Além disso, afirmou que “preservar a confiança no ambiente de publicidade digital é uma prioridade” da companhia.
“Entendemos que os anunciantes podem não desejar seus anúncios atrelados a determinados conteúdos, mesmo quando eles não violam nossas políticas, e nossas plataformas oferecem controles robustos que permitem o bloqueio de categorias de assuntos e sites específicos, além de gerarem relatórios em tempo real sobre onde os anúncios foram exibidos”, disse o Google em nota.
Leia a íntegra da nota enviada pelo Google:
O Google tem ajudado parceiros do setor privado e do setor público a usar a publicidade digital para levar suas mensagens a milhões de brasileiros de modo eficiente, com escala e alcance.
Temos políticas contra conteúdo enganoso em nossas plataformas e trabalhamos para destacar conteúdo de fontes confiáveis.
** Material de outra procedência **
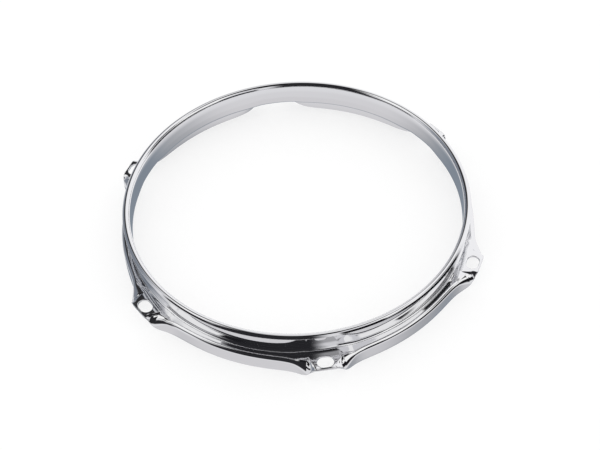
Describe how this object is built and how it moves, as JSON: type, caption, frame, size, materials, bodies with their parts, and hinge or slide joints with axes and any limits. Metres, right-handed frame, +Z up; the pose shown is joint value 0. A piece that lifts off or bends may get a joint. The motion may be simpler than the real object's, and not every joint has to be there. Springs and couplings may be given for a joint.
{
  "type": "drum hoop",
  "caption": "Chrome-plated pressed-steel triple-flanged drum hoop with an outward lip, a plain neck, a head ledge, a skirt and pierced tension-rod ears.",
  "frame": {"origin": "the hoop's axis, on the plane that the skirt's lower edge stands on", "axes": "+Z up through the lip, +X through the middle of ear_1, +Y 90 degrees on"},
  "size_m": [0.3546, 0.3278, 0.04],
  "materials": {
    "chrome_plate": "polished chrome plate on steel sheet"
  },
  "bodies": {
    "root": {"rolled_rim": "chrome_plate", "butt_weld": "chrome_plate", "ledge_1": "chrome_plate", "ledge_2": "chrome_plate", "ledge_3": "chrome_plate", "ledge_4": "chrome_plate", "ledge_5": "chrome_plate", "ledge_6": "chrome_plate", "ledge_7": "chrome_plate", "skirt_1": "chrome_plate", "skirt_2": "chrome_plate", "skirt_3": "chrome_plate", "skirt_4": "chrome_plate", "skirt_5": "chrome_plate", "skirt_6": "chrome_plate", "skirt_7": "chrome_plate", "ear_1": "chrome_plate", "ear_2": "chrome_plate", "ear_3": "chrome_plate", "ear_4": "chrome_plate", "ear_5": "chrome_plate", "ear_6": "chrome_plate"}
  },
  "joints": []
}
Agimos rapidamente quando identificamos ou recebemos denúncia de que um site ou vídeo viola nossas políticas.
Entendemos que os anunciantes podem não desejar seus anúncios atrelados a determinados conteúdos, mesmo quando eles não violam nossas políticas, e nossas plataformas oferecem controles robustos que permitem o bloqueio de categorias de assuntos e sites específicos, além de gerarem relatórios em tempo real sobre onde os anúncios foram exibidos.
Cientes do dinamismo do ecossistema digital, também trabalhamos no aperfeiçoamento de nossas plataformas para oferecer os melhores resultados possíveis para nossos parceiros. Preservar a confiança no ambiente de publicidade digital é uma prioridade.
Agimos diariamente para minimizar conteúdos que violam nossas políticas e impedir a ação de pessoas mal-intencionadas em nossa rede. Somente em 2019, conforme nosso mais recente relatório de transparência, encerramos mais de 1,2 milhão de contas de publishers e retiramos anúncios de mais de 21 milhões de páginas, que faziam parte de nossa rede, por violação de políticas.